Edge AI Solutions for Spacecraft Failure Management

The primary goal of Spacecraft Failure Detection, Isolation, and Recovery (FDIR) is to ensure the reliability, availability, maintainability, and operational autonomy of missions, thus securing their success even in the face of potential failures. Traditional FDIR approaches mandate the identification of all potential failure scenarios during the spacecraft's design phase, which often leads to substantial development and operational costs associated with resolving unanticipated inorbit anomalies. Therefore, it can be more cost-effective to employ an on-board system capable of learning from telemetry data, enabling it to perform monitoring tasks with minimal prior knowledge of expected failures. While numerous strategies for detecting failures and anomalies in time series data have been developed and utilized in various missions, the increasing complexity of modern spacecraft presents ongoing challenges for both ground-based and on-board smart anomaly detection.

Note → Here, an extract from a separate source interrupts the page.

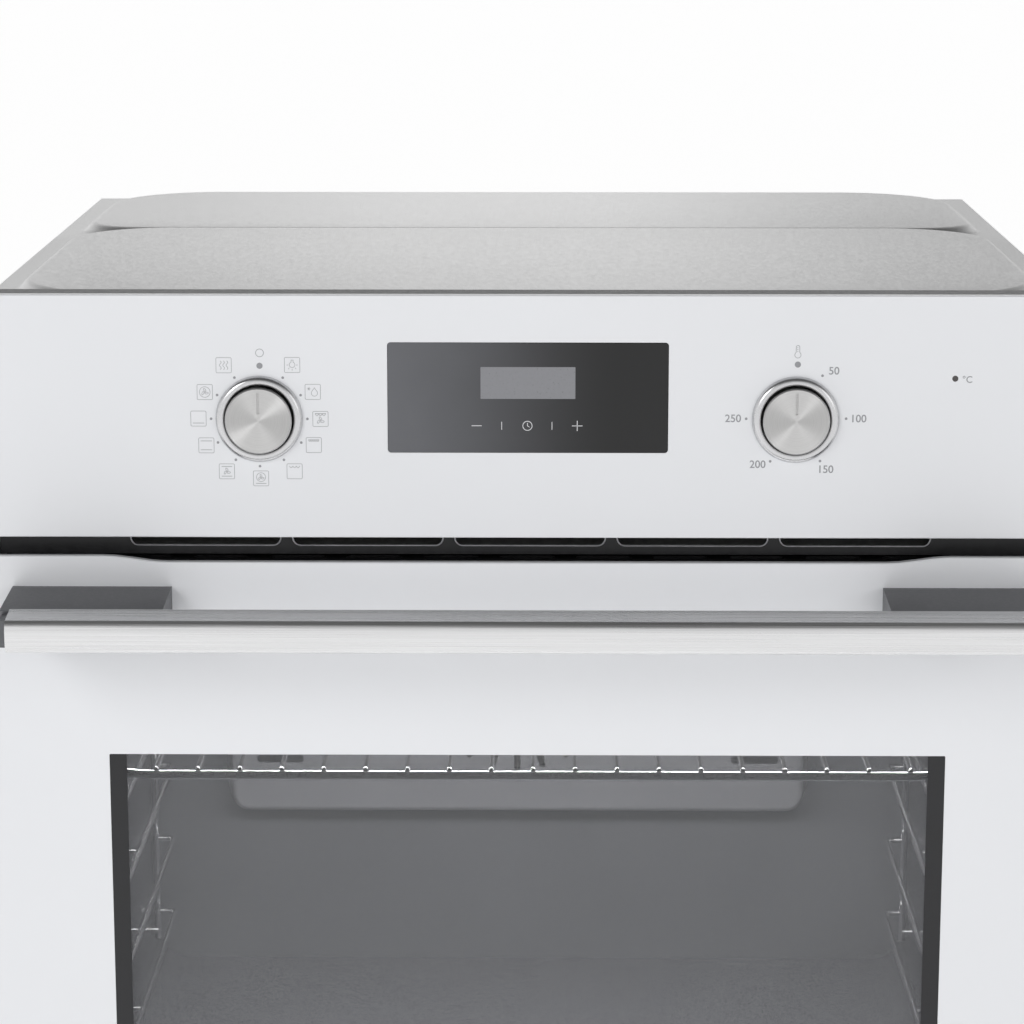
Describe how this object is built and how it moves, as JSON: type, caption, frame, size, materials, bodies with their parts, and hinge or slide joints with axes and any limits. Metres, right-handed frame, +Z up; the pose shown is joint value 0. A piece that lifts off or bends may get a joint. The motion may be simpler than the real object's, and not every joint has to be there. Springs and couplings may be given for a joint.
{
  "type": "wall oven",
  "caption": "Built-in oven with a flat control panel, two retractable knobs, a display, a drop-down glass door with a bar handle, and a galvanised casing.",
  "frame": {"origin": "underside of the casing, in the middle of the whole width and of the whole depth, handle and rear cover included", "axes": "+X to the right as one faces the oven, -Y out of the front, +Z up"},
  "size_m": [0.595, 0.624, 0.595],
  "materials": {
    "white_print_glass": "gloss",
    "clear_glass": "gloss",
    "white_enamel_print": "gloss",
    "black_glass": "gloss",
    "lens_glass": "gloss",
    "galvanised_steel": "satin",
    "zinc_steel": "satin",
    "grey_painted_steel": "satin",
    "dark_enamel": "gloss",
    "bright_wire": "polished",
    "element_sheath": "satin",
    "satin_aluminium": "satin",
    "die_cast_grey": "matte",
    "grey_plastic": "matte",
    "black_plastic": "matte",
    "white_plastic": "matte",
    "signal_plastic": "gloss",
    "circuit_board": "matte",
    "seal_cord": "matte",
    "mineral_wool": "matte",
    "ceramic_part": "matte"
  },
  "bodies": {
    "oven_body": {"panel_glass": "white_print_glass", "display_glass": "black_glass", "panel_carrier": "grey_plastic", "display_module": "black_plastic", "pilot_lamp": "signal_plastic", "knob_rings": "satin_aluminium", "vent_grille": "grey_painted_steel", "switch_plate": "galvanised_steel", "function_selector": "black_plastic", "thermostat_switch": "ceramic_part", "thermostat_probe": "zinc_steel", "control_board": "circuit_board", "air_duct": "galvanised_steel", "cooling_fan_housing": "galvanised_steel", "cooling_fan_motor": "zinc_steel", "front_frame": "grey_painted_steel", "cavity_liner": "dark_enamel", "insulation_blanket": "mineral_wool", "door_gasket": "seal_cord", "grill_element": "element_sheath", "bottom_element": "element_sheath", "ring_element": "element_sheath", "fan_cover": "dark_enamel", "convection_motor": "zinc_steel", "lamp_housing": "zinc_steel", "lamp_lens": "lens_glass", "lamp_bulb": "lens_glass", "shelf_racks": "bright_wire", "hinge_receivers": "zinc_steel", "hinge_pins": "zinc_steel", "casing_base": "galvanised_steel", "casing_side_left": "galvanised_steel", "casing_side_right": "galvanised_steel", "casing_top_cover": "galvanised_steel", "casing_back": "galvanised_steel", "rear_cover": "galvanised_steel", "terminal_box": "grey_plastic", "terminal_block": "white_plastic", "cable_gland": "black_plastic", "casing_screws": "zinc_steel"},
    "door": {"door_outer_glass": "clear_glass", "door_print": "white_enamel_print", "door_middle_glass": "clear_glass", "door_inner_glass": "clear_glass", "door_side_rails": "grey_painted_steel", "door_top_rail": "grey_painted_steel", "door_bottom_rail": "grey_painted_steel", "pane_clips": "black_plastic", "hinge_arms": "zinc_steel", "handle_bar": "satin_aluminium", "handle_bracket_left": "die_cast_grey", "handle_bracket_right": "die_cast_grey", "handle_screws": "zinc_steel"},
    "function_spindle": {"function_spindle": "zinc_steel"},
    "function_knob": {"function_knob": "satin_aluminium"},
    "temperature_spindle": {"temperature_spindle": "zinc_steel"},
    "temperature_knob": {"temperature_knob": "satin_aluminium"},
    "convection_impeller": {"convection_impeller": "zinc_steel"},
    "cooling_fan_rotor": {"cooling_fan_rotor": "satin_aluminium"},
    "wire_shelf": {"wire_shelf": "bright_wire"}
  },
  "joints": [
    {"name": "door_hinge", "type": "hinge", "parent": "oven_body", "child": "door", "pos_m": [0, -0.2405, 0.022], "axis": [1, 0, 0], "range_deg": [0, 90], "stiffness_Nm_per_rad": 11},
    {"name": "function_turn", "type": "hinge", "parent": "oven_body", "child": "function_spindle", "pos_m": [-0.1301, -0.2325, 0.5343], "axis": [0, 1, 0], "continuous": true},
    {"name": "function_push", "type": "slide", "parent": "function_spindle", "child": "function_knob", "axis": [0, -1, 0], "range_m": [0, 0.016]},
    {"name": "temperature_turn", "type": "hinge", "parent": "oven_body", "child": "temperature_spindle", "pos_m": [0.1301, -0.2325, 0.5343], "axis": [0, 1, 0], "range_deg": [0, 260]},
    {"name": "temperature_push", "type": "slide", "parent": "temperature_spindle", "child": "temperature_knob", "axis": [0, -1, 0], "range_m": [0, 0.016]},
    {"name": "convection_spin", "type": "hinge", "parent": "oven_body", "child": "convection_impeller", "pos_m": [-0.008, 0.1835, 0.294], "axis": [0, 1, 0], "continuous": true},
    {"name": "cooling_fan_spin", "type": "hinge", "parent": "oven_body", "child": "cooling_fan_rotor", "pos_m": [0, 0.1125, 0.518], "axis": [1, 0, 0], "continuous": true},
    {"name": "shelf_slide", "type": "slide", "parent": "oven_body", "child": "wire_shelf", "axis": [0, -1, 0], "range_m": [-0.02, 0.006]}
  ]
}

A significant constraint is the limited hardware and computational resources, with processors like LEON IV and space-qualified FPGAs offering far less computing power compared to contemporary GPUs. Consequently, it becomes essential to adapt these techniques. This study offers an initial evaluation of the performance of diverse machine learning methods in identifying different failure scenarios. It also highlights the specific intricacies and obstacles involved in implementing these techniques on board a spacecraft.